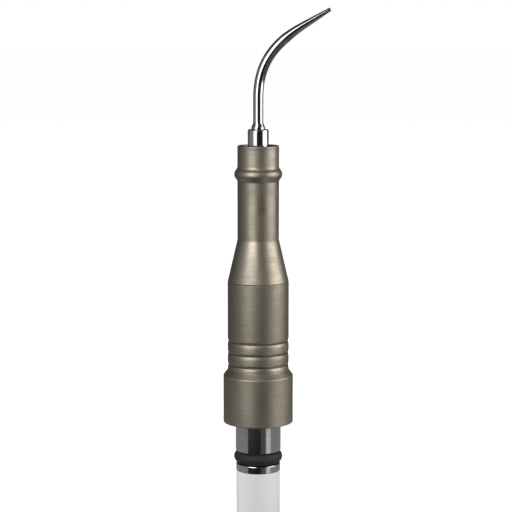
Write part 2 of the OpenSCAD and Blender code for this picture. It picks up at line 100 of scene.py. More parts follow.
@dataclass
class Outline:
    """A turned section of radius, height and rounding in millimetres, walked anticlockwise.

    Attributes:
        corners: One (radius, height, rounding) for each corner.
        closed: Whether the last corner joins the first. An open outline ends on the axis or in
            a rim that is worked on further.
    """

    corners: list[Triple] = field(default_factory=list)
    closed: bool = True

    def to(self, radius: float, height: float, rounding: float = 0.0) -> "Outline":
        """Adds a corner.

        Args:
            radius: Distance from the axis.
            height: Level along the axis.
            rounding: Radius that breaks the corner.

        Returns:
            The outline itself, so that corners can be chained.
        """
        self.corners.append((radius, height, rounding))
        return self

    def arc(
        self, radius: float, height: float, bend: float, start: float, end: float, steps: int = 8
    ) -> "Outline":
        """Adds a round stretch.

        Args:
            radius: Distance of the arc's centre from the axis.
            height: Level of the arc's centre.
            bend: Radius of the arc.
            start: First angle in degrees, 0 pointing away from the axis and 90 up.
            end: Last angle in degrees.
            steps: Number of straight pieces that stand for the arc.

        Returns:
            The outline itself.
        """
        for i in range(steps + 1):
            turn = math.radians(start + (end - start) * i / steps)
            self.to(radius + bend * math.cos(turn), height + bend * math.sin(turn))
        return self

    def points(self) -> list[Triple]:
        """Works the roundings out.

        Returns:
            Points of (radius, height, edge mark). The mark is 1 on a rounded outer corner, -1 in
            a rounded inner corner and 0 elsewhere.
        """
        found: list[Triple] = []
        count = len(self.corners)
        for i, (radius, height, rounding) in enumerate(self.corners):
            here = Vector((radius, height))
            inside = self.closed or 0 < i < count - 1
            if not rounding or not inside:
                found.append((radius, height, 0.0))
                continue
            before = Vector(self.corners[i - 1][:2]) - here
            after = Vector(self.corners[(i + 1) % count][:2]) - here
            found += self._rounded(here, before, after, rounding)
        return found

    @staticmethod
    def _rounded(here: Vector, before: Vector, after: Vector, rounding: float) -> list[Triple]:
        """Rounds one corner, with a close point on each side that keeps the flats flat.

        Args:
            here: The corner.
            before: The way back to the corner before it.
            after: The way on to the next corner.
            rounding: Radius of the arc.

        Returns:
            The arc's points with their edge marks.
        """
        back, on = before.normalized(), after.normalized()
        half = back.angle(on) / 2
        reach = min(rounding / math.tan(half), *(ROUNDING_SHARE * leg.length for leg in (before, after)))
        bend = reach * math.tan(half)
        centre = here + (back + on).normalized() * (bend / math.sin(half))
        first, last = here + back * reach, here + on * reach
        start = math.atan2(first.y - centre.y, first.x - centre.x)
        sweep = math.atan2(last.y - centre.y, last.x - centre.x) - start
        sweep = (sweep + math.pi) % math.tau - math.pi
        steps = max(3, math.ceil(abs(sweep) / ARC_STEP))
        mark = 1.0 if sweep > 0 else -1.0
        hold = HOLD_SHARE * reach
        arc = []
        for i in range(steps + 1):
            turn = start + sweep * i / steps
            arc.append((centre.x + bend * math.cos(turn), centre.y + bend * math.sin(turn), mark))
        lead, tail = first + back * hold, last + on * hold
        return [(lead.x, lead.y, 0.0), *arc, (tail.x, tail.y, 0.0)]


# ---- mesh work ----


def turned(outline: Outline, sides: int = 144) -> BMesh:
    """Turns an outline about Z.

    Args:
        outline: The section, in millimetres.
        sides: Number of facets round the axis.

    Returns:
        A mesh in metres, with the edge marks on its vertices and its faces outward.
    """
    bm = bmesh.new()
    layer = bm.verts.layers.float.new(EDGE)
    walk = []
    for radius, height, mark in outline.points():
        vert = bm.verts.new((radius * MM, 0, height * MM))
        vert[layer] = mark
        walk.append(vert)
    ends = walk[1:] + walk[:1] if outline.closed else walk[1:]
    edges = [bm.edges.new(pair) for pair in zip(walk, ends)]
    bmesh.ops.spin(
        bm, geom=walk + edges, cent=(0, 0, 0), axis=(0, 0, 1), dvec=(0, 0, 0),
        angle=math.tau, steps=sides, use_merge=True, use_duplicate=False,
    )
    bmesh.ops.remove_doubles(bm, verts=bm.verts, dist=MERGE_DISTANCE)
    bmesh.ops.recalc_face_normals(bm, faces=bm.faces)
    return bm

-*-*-

▶ [Exercise task]
Only the lines from the beginning of the material above through the line with "millimetres, walked anticlockwise." are wanted; extract them exactly.

▶ [Reply]
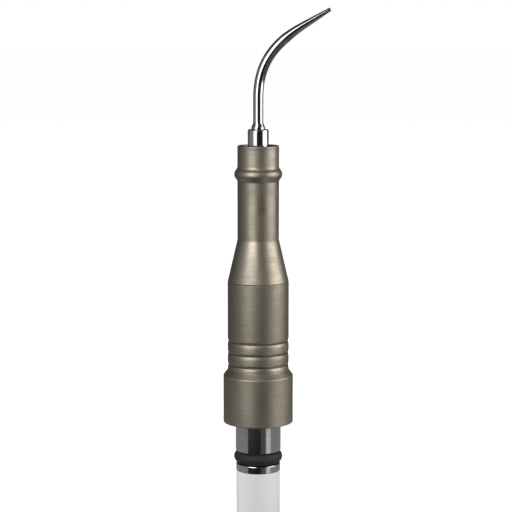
Write part 2 of the OpenSCAD and Blender code for this picture. It picks up at line 100 of scene.py. More parts follow.
@dataclass
class Outline:
    """A turned section of radius, height and rounding in millimetres, walked anticlockwise.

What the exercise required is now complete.